What is being asked: Return the listing below word for word.
──────────────────────────────
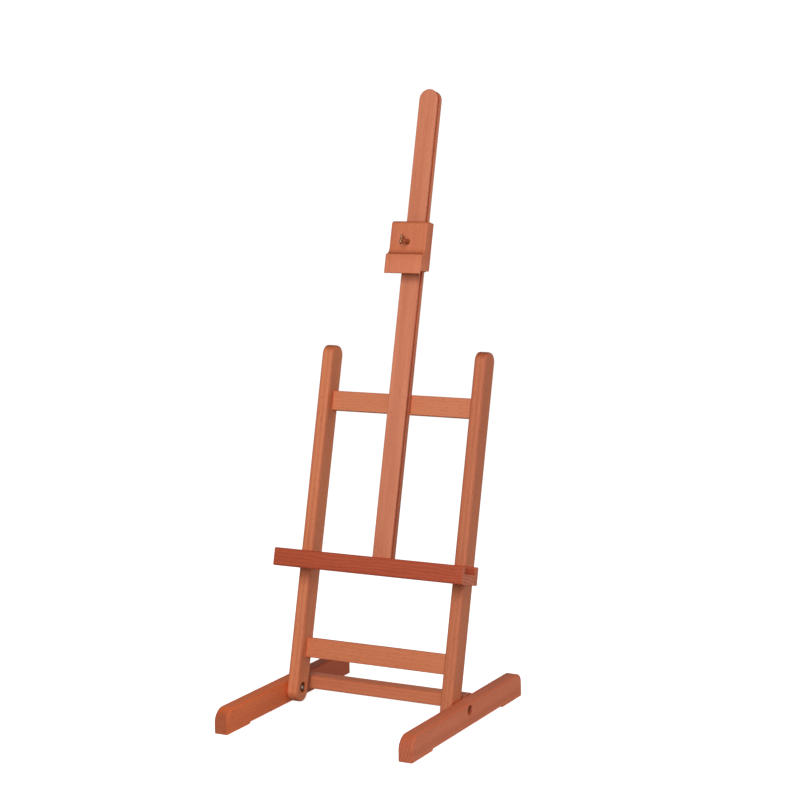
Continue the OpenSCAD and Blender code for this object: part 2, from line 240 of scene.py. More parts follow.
def prism(corners, axis, low, high):
    """A solid with that outline from low to high along an axis. Its edge weights are bevels in mm."""
    points = outline(corners)
    place = AXIS_ORDER[axis]
    solid = bmesh.new()
    weight = solid.edges.layers.float.new("bevel_weight_edge")
    rings = [[solid.verts.new(place(p.x, p.y, t)) for p, _, _ in points] for t in (low, high)]
    for ring in rings:
        solid.faces.new(ring)
    for i in range(len(points)):
        solid.faces.new((rings[0][i - 1], rings[0][i], rings[1][i], rings[1][i - 1]))
    for i, (_, across, rim) in enumerate(points):
        following = (i + 1) % len(points)
        for ring in rings:
            solid.edges.get((ring[i], ring[following]))[weight] = rim
        solid.edges.get((rings[0][i], rings[1][i]))[weight] = across
    bmesh.ops.recalc_face_normals(solid, faces=solid.faces)
    return solid


def block(low, high):
    """A plain box, for cutting and joining."""
    corners = [(low[0], low[1], 0), (high[0], low[1], 0), (high[0], high[1], 0), (low[0], high[1], 0)]
    return prism(corners, "Z", low[2], high[2])


def lathe(profile, steps=ROUND_STEPS):
    """A solid of revolution about Z from (radius, height) points that start and end on the axis."""
    solid = bmesh.new()
    solid.edges.layers.float.new("bevel_weight_edge")
    rings = []
    for radius, height in profile:
        if radius == 0:
            rings.append([solid.verts.new((0, 0, height))])
            continue
        rings.append([solid.verts.new((radius * math.cos(2 * math.pi * i / steps),
                                       radius * math.sin(2 * math.pi * i / steps), height))
                      for i in range(steps)])
    for low, high in zip(rings, rings[1:]):
        for i in range(steps):
            below = low if len(low) == 1 else [low[i - 1], low[i]]
            over = high if len(high) == 1 else [high[i], high[i - 1]]
            solid.faces.new(below + over)
    bmesh.ops.recalc_face_normals(solid, faces=solid.faces)
    return solid


def moved(solid, matrix):
    """The solid, moved in place, with its faces still outwards after a mirroring."""
    bmesh.ops.transform(solid, matrix=matrix, verts=solid.verts)
    if matrix.determinant() < 0:
        bmesh.ops.reverse_faces(solid, faces=solid.faces)
    return solid


def along_x(x, z, side=1):
    """Puts a lathe's axis along X at that height, starting at x on its side and pointing outwards."""
    return Matrix.Translation((x * side, 0, z)) @ Matrix.Rotation(side * math.pi / 2, 4, "Y")


# Turns a solid end for end about its start, after along_x
TOWARDS_MIDDLE = Matrix.Rotation(math.pi, 4, "X")


def wood_screw_hole(length, x, y, z):
    """The countersunk hole of a wood screw driven forwards from the face at y."""
    head_r = WOOD_HEAD_D / 2 + WOOD_SCREW_PLAY
    shank_r = WOOD_SHANK_D / 2 + WOOD_SCREW_PLAY
    hole = lathe([(0, -OVER), (head_r, -OVER), (head_r, 0), (shank_r, WOOD_HEAD_H), (shank_r, length),
                  (0, length)])
    return moved(hole, Matrix.Translation((x, y, z)) @ Matrix.Rotation(math.pi / 2, 4, "X"))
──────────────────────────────
Task response:
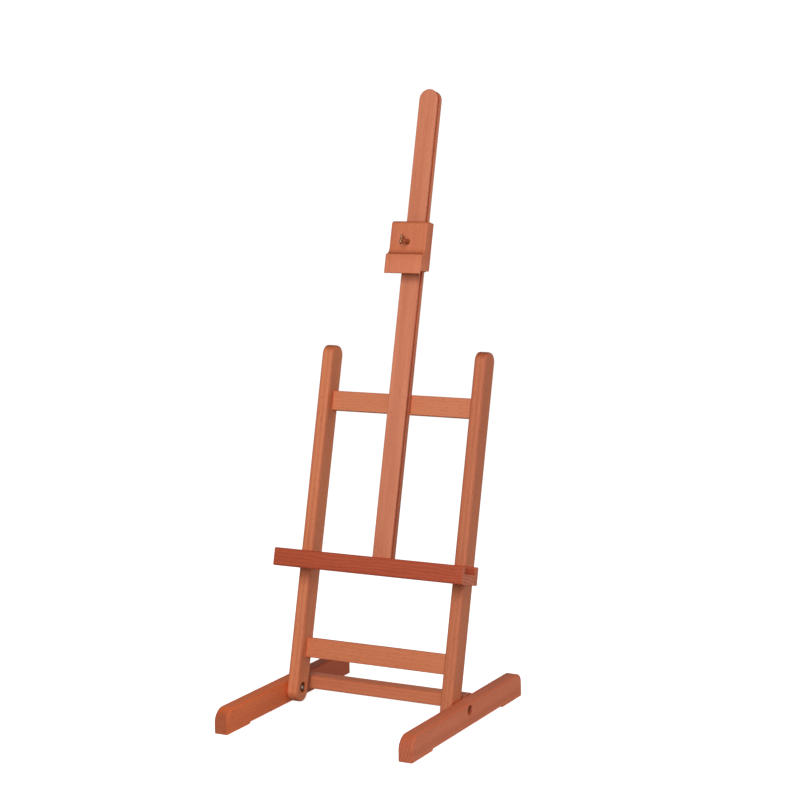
Continue the OpenSCAD and Blender code for this object: part 2, from line 240 of scene.py. More parts follow.
def prism(corners, axis, low, high):
    """A solid with that outline from low to high along an axis. Its edge weights are bevels in mm."""
    points = outline(corners)
    place = AXIS_ORDER[axis]
    solid = bmesh.new()
    weight = solid.edges.layers.float.new("bevel_weight_edge")
    rings = [[solid.verts.new(place(p.x, p.y, t)) for p, _, _ in points] for t in (low, high)]
    for ring in rings:
        solid.faces.new(ring)
    for i in range(len(points)):
        solid.faces.new((rings[0][i - 1], rings[0][i], rings[1][i], rings[1][i - 1]))
    for i, (_, across, rim) in enumerate(points):
        following = (i + 1) % len(points)
        for ring in rings:
            solid.edges.get((ring[i], ring[following]))[weight] = rim
        solid.edges.get((rings[0][i], rings[1][i]))[weight] = across
    bmesh.ops.recalc_face_normals(solid, faces=solid.faces)
    return solid


def block(low, high):
    """A plain box, for cutting and joining."""
    corners = [(low[0], low[1], 0), (high[0], low[1], 0), (high[0], high[1], 0), (low[0], high[1], 0)]
    return prism(corners, "Z", low[2], high[2])


def lathe(profile, steps=ROUND_STEPS):
    """A solid of revolution about Z from (radius, height) points that start and end on the axis."""
    solid = bmesh.new()
    solid.edges.layers.float.new("bevel_weight_edge")
    rings = []
    for radius, height in profile:
        if radius == 0:
            rings.append([solid.verts.new((0, 0, height))])
            continue
        rings.append([solid.verts.new((radius * math.cos(2 * math.pi * i / steps),
                                       radius * math.sin(2 * math.pi * i / steps), height))
                      for i in range(steps)])
    for low, high in zip(rings, rings[1:]):
        for i in range(steps):
            below = low if len(low) == 1 else [low[i - 1], low[i]]
            over = high if len(high) == 1 else [high[i], high[i - 1]]
            solid.faces.new(below + over)
    bmesh.ops.recalc_face_normals(solid, faces=solid.faces)
    return solid


def moved(solid, matrix):
    """The solid, moved in place, with its faces still outwards after a mirroring."""
    bmesh.ops.transform(solid, matrix=matrix, verts=solid.verts)
    if matrix.determinant() < 0:
        bmesh.ops.reverse_faces(solid, faces=solid.faces)
    return solid


def along_x(x, z, side=1):
    """Puts a lathe's axis along X at that height, starting at x on its side and pointing outwards."""
    return Matrix.Translation((x * side, 0, z)) @ Matrix.Rotation(side * math.pi / 2, 4, "Y")


# Turns a solid end for end about its start, after along_x
TOWARDS_MIDDLE = Matrix.Rotation(math.pi, 4, "X")


def wood_screw_hole(length, x, y, z):
    """The countersunk hole of a wood screw driven forwards from the face at y."""
    head_r = WOOD_HEAD_D / 2 + WOOD_SCREW_PLAY
    shank_r = WOOD_SHANK_D / 2 + WOOD_SCREW_PLAY
    hole = lathe([(0, -OVER), (head_r, -OVER), (head_r, 0), (shank_r, WOOD_HEAD_H), (shank_r, length),
                  (0, length)])
    return moved(hole, Matrix.Translation((x, y, z)) @ Matrix.Rotation(math.pi / 2, 4, "X"))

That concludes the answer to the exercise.